Robotic sorters also are capable offhandling larger and heavier objects than can be considered safe for many human sorters to handle.
The technology to recover materials from C&D streams is certainly becoming more sophisticated, enabling better recovery and less labor. The markets for these recovered materials are an important driver for the level of automation that a facility may require, and it is difficult to have one without the other.
It appears that many C&D recovery facility operators throughout the country are adept at finding and providing for current and potential commodity markets within their regions. This high-level marketing is very necessary in the C&D recovery business.
With the ever-evolving marketplace and the advent of increasing recycling goals and mandates, constant attention to developing new markets (and to protecting current ones) is paramount. One such developing market may be vinyl siding.
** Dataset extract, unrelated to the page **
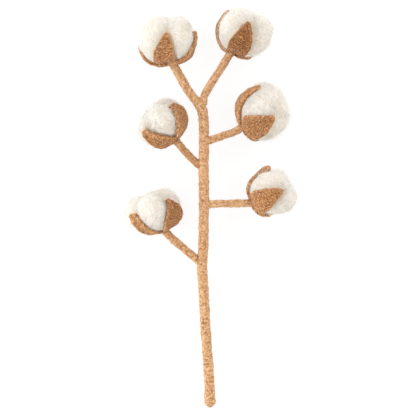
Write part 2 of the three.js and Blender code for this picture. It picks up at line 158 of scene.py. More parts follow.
# Strands lie on a ball and wisps stand off it. The other values are how any fibre curls, rises,
# tilts and tapers, how deep its root is, and how close to the surface it may come.
STRANDS_PER_BALL = 3200
STRAND = {"length": 8, "lift": 0.7, "width": 0.3, "bends": 4, "lying": 0.9, "finish": 1}
WISPS_PER_BALL = 700
WISP = {"length": 8, "lift": 4, "width": 0.3, "bends": 4, "lying": 0.6, "finish": 2}
FULLY_TINGED = 0.95
FIBRE_CURL = (0.6, 4)
FIBRE_LENGTHS = (0.5, 1.3)
FIBRE_RISES = 1.5
FIBRE_BOW = 1.3
FIBRE_TILT = 0.7
FIBRE_TAPER = 0.6
FIBRE_ROOT = 0.08
FIBRE_LOWEST = 0.1
RESTING_HEIGHT = 0.4


class Tone:
    """A value in a finish. Python's own sums on it add Math nodes."""

    def __init__(self, finish, socket):
        self.finish = finish
        self.socket = socket

    def sums(self, operation, *terms):
        return self.finish.node("ShaderNodeMath", {"operation": operation}, dict(enumerate(terms)))

    def __add__(self, other):
        return self.sums("ADD", self, other)

    __radd__ = __add__

    def __sub__(self, other):
        return self.sums("SUBTRACT", self, other)

    def __rsub__(self, other):
        return self.sums("SUBTRACT", other, self)

    def __mul__(self, other):
        return self.sums("MULTIPLY", self, other)

    __rmul__ = __mul__

    def size(self):
        return self.sums("ABSOLUTE", self)

    def between(self, low, high):
        """0 up to low, 1 from high, and smooth in between"""
        settings = {"interpolation_type": "SMOOTHSTEP"}
        return self.finish.node("ShaderNodeMapRange", settings, {0: self, 1: low, 2: high})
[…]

Regional buyers of clean vinyl siding are in many parts of the country, though specific requirements for the quality and even the packaging of the siding need to be taken into consideration.
According to Kevin Reily, president and senior sales manager of Reily Recovery, Haw River, North Carolina, siding baled with horizontal balers tends to be packed too tightly for recovery at the siding processors. Vertical balers are recommended for preparing vinyl siding. The cleanliness of the siding also is important, and while there may not be many siding cleaning systems in the C&D recovery realm yet, if there is a need there will be a solution. The innovative equipment manufacturers have continued to see to that edict.
For C&D facility owners, operators or marketers, as new markets emerge (and some may disappear) there likely is a technological solution to help better separate and segregate materials in a manner that allows them to sell these commodities that would otherwise be wasted in a landfill. This evolving marketplace is why, by necessity, C&D systems owners and marketers are some of the most creative companies in the solid waste industry.